▶ **EXERCISE GOAL**
Take the lines from the beginning of the data below through the line holding "return chamfer(led.edges().filter_by(Axis.Z), LED_WIDTH" and return exactly those.

▶ **PROVIDED MATERIAL**
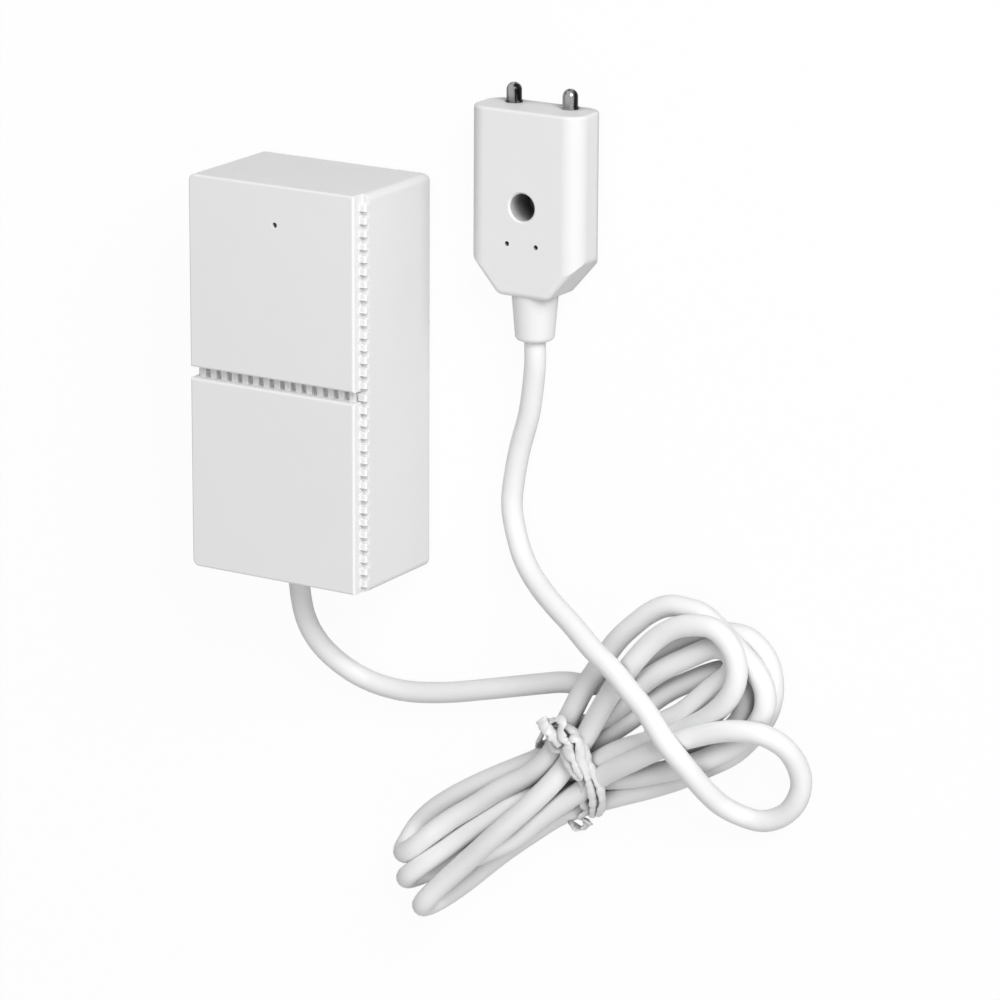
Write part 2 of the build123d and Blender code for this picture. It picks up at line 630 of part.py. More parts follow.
def controller_chip():
    x = -BOARD_WIDTH / 2 + CHIP_WIDTH / 2 + BLOCK_INSET
    return block(CHIP_WIDTH, CHIP_WIDTH, CHIP_HEIGHT, x, BLOCK_FRONT + CHIP_WIDTH / 2, BOARD_TOP)


def capacitors():
    """Two can capacitors beside the tray."""
    x = (HOLDER_WIDTH + BOARD_WIDTH) / 4
    places = (-BLOCK_DEPTH, BLOCK_DEPTH)
    return [post(CAPACITOR_RADIUS, CAPACITOR_HEIGHT, x, y, BOARD_TOP) for y in places]


def antenna():
    """A stamped strip standing on two feet at the board's left edge."""
    arm = Rectangle(ANTENNA_LENGTH, ANTENNA_STRIP, align=(Align.CENTER, Align.MAX))
    shape = Pos(0, ANTENNA_HEIGHT) * arm
    for x in (-ANTENNA_LENGTH / 2, -ANTENNA_LENGTH / 2 + ANTENNA_HEIGHT):
        shape += Pos(x, 0) * Rectangle(ANTENNA_STRIP, ANTENNA_HEIGHT, align=(Align.MIN, Align.MIN))
    x = (-HOLDER_WIDTH - BOARD_WIDTH) / 4
    plane = Plane(origin=(x, 0, BOARD_TOP), x_dir=(0, 1, 0), z_dir=(1, 0, 0))
    return extrude(plane * shape, ANTENNA_THICKNESS / 2, both=True)


def indicator_light():
    led = block(LED_WIDTH, LED_LENGTH, LED_HEIGHT, LIGHT_OFFSET, LIGHT_Y, BOARD_TOP)
    return chamfer(led.edges().filter_by(Axis.Z), LED_WIDTH / 8)


def light_guide():
    """A clear rod from the light up to the hole in the upper plate."""
    bottom = BOARD_TOP + LED_HEIGHT + SEAT_GAP
    shoulder = BOX_DEPTH - WALL - GUIDE_GAP
    rod = post(GUIDE_RADIUS, shoulder - bottom, LIGHT_OFFSET, LIGHT_Y, bottom)
    tip_length = BOX_DEPTH - FRONT_EDGE_RADIUS - shoulder
    return rod + post(LIGHT_HOLE_RADIUS - GUIDE_GAP, tip_length, LIGHT_OFFSET, LIGHT_Y, shoulder)


def box_cores():
    """The cord's two cores from the clamp to the terminal block."""
    cores = []
    for side in (-1, 1):
        x = CORD_EXIT_X + side * CORE_SPACING / 2
        pole_x = CORD_EXIT_X + side * POLE_SPACING / 2
        gap = BLOCK_FRONT - SHEATH_END
        points = [
            (x, SHEATH_END, CORD_EXIT_Z),
            (x, SHEATH_END + gap / 4, CORD_EXIT_Z),
            (pole_x, SHEATH_END + 3 * gap / 4, POLE_HOLE_Z),
            (pole_x, BLOCK_FRONT + POLE_HOLE_DEPTH - SEAT_GAP, POLE_HOLE_Z),
        ]
        core, path, radii = tube_route(points, CORE_RADIUS, [CORE_BEND, CORE_BEND])
        cores.append(core)
    return cores


def probe_outline():
    """The probe's plan: a plate that narrows towards the cord, with soft corners."""
    half = PROBE_WIDTH / 2
    end = TAPER_END_WIDTH / 2
    shape = make_face(
        Polyline(
            (-half, PROBE_TOP_Y),
            (half, PROBE_TOP_Y),
            (half, PROBE_BOTTOM_Y + TAPER_LENGTH),
            (end, PROBE_BOTTOM_Y),
            (-end, PROBE_BOTTOM_Y),
            (-half, PROBE_BOTTOM_Y + TAPER_LENGTH),
            close=True,
        )
    )
    low_corners = shape.vertices().group_by(Axis.Y)[0]
    shape = fillet(low_corners, TAPER_ROUND)
    taper_corners = [v for v in shape.vertices() if abs(v.Y - PROBE_BOTTOM_Y - TAPER_LENGTH) < PROBE_RIM]
    return fillet(taper_corners, TAPER_SIDE_ROUND)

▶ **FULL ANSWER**
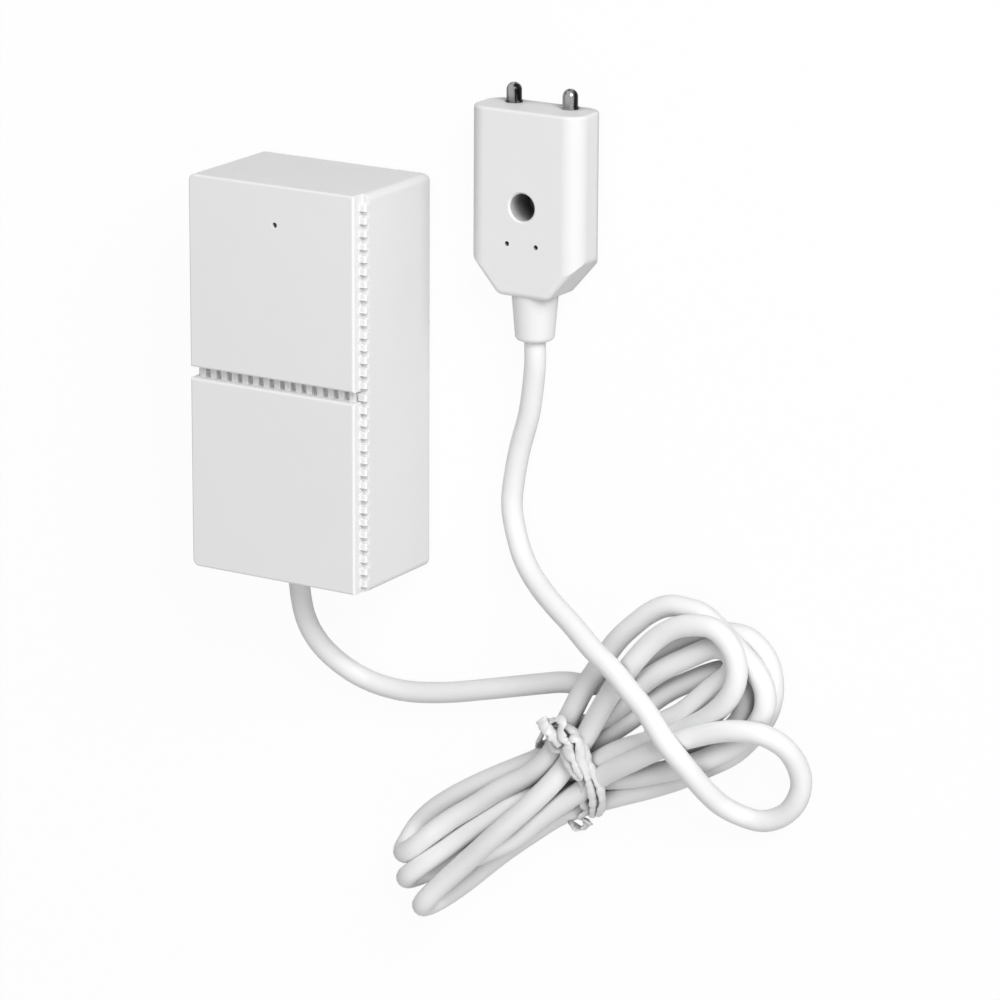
Write part 2 of the build123d and Blender code for this picture. It picks up at line 630 of part.py. More parts follow.
def controller_chip():
    x = -BOARD_WIDTH / 2 + CHIP_WIDTH / 2 + BLOCK_INSET
    return block(CHIP_WIDTH, CHIP_WIDTH, CHIP_HEIGHT, x, BLOCK_FRONT + CHIP_WIDTH / 2, BOARD_TOP)


def capacitors():
    """Two can capacitors beside the tray."""
    x = (HOLDER_WIDTH + BOARD_WIDTH) / 4
    places = (-BLOCK_DEPTH, BLOCK_DEPTH)
    return [post(CAPACITOR_RADIUS, CAPACITOR_HEIGHT, x, y, BOARD_TOP) for y in places]


def antenna():
    """A stamped strip standing on two feet at the board's left edge."""
    arm = Rectangle(ANTENNA_LENGTH, ANTENNA_STRIP, align=(Align.CENTER, Align.MAX))
    shape = Pos(0, ANTENNA_HEIGHT) * arm
    for x in (-ANTENNA_LENGTH / 2, -ANTENNA_LENGTH / 2 + ANTENNA_HEIGHT):
        shape += Pos(x, 0) * Rectangle(ANTENNA_STRIP, ANTENNA_HEIGHT, align=(Align.MIN, Align.MIN))
    x = (-HOLDER_WIDTH - BOARD_WIDTH) / 4
    plane = Plane(origin=(x, 0, BOARD_TOP), x_dir=(0, 1, 0), z_dir=(1, 0, 0))
    return extrude(plane * shape, ANTENNA_THICKNESS / 2, both=True)


def indicator_light():
    led = block(LED_WIDTH, LED_LENGTH, LED_HEIGHT, LIGHT_OFFSET, LIGHT_Y, BOARD_TOP)
    return chamfer(led.edges().filter_by(Axis.Z), LED_WIDTH / 8)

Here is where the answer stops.